(WHAT THE TASK ASKS)
Return exactly and only these lines: the first of the listing through the one containing "return points + [(crest, end)]".

-- Begin PROVIDED RECORDS --

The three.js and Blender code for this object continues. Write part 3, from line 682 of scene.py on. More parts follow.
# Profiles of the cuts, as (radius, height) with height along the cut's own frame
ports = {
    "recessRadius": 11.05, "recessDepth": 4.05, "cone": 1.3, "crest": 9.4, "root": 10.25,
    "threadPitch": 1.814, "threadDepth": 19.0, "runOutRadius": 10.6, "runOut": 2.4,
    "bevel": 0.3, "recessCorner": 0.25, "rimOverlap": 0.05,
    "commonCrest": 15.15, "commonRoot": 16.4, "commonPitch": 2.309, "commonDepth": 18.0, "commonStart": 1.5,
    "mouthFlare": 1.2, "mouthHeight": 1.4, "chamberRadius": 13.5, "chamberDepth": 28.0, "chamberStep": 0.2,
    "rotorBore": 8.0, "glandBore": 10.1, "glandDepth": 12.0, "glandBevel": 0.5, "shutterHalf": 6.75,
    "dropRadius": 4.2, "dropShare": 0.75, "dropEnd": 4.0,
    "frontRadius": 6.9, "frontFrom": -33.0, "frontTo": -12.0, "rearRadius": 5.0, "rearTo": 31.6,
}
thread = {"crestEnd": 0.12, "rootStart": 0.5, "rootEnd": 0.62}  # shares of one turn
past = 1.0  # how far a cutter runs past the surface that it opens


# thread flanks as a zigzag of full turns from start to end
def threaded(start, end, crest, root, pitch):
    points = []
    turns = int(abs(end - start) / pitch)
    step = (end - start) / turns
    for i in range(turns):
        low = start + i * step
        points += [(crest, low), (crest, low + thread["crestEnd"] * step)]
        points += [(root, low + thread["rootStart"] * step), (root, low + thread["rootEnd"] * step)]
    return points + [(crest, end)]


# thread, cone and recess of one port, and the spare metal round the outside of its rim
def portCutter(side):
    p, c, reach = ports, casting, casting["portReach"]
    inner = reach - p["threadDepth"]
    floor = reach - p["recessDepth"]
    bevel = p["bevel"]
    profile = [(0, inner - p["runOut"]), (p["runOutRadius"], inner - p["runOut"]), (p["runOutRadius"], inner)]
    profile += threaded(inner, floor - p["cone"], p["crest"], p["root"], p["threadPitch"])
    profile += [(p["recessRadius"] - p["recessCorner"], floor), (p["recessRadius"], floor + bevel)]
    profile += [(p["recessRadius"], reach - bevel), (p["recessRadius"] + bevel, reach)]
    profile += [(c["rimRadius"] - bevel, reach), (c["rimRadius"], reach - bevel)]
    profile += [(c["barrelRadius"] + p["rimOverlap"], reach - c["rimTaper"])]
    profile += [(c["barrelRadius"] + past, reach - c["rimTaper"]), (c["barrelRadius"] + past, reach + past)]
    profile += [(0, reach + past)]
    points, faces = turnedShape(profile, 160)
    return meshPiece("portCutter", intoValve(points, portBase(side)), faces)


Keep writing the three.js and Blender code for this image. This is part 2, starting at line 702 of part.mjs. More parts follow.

-- End PROVIDED RECORDS --

(WORKED ANSWER)
The three.js and Blender code for this object continues. Write part 3, from line 682 of scene.py on. More parts follow.
# Profiles of the cuts, as (radius, height) with height along the cut's own frame
ports = {
    "recessRadius": 11.05, "recessDepth": 4.05, "cone": 1.3, "crest": 9.4, "root": 10.25,
    "threadPitch": 1.814, "threadDepth": 19.0, "runOutRadius": 10.6, "runOut": 2.4,
    "bevel": 0.3, "recessCorner": 0.25, "rimOverlap": 0.05,
    "commonCrest": 15.15, "commonRoot": 16.4, "commonPitch": 2.309, "commonDepth": 18.0, "commonStart": 1.5,
    "mouthFlare": 1.2, "mouthHeight": 1.4, "chamberRadius": 13.5, "chamberDepth": 28.0, "chamberStep": 0.2,
    "rotorBore": 8.0, "glandBore": 10.1, "glandDepth": 12.0, "glandBevel": 0.5, "shutterHalf": 6.75,
    "dropRadius": 4.2, "dropShare": 0.75, "dropEnd": 4.0,
    "frontRadius": 6.9, "frontFrom": -33.0, "frontTo": -12.0, "rearRadius": 5.0, "rearTo": 31.6,
}
thread = {"crestEnd": 0.12, "rootStart": 0.5, "rootEnd": 0.62}  # shares of one turn
past = 1.0  # how far a cutter runs past the surface that it opens


# thread flanks as a zigzag of full turns from start to end
def threaded(start, end, crest, root, pitch):
    points = []
    turns = int(abs(end - start) / pitch)
    step = (end - start) / turns
    for i in range(turns):
        low = start + i * step
        points += [(crest, low), (crest, low + thread["crestEnd"] * step)]
        points += [(root, low + thread["rootStart"] * step), (root, low + thread["rootEnd"] * step)]
    return points + [(crest, end)]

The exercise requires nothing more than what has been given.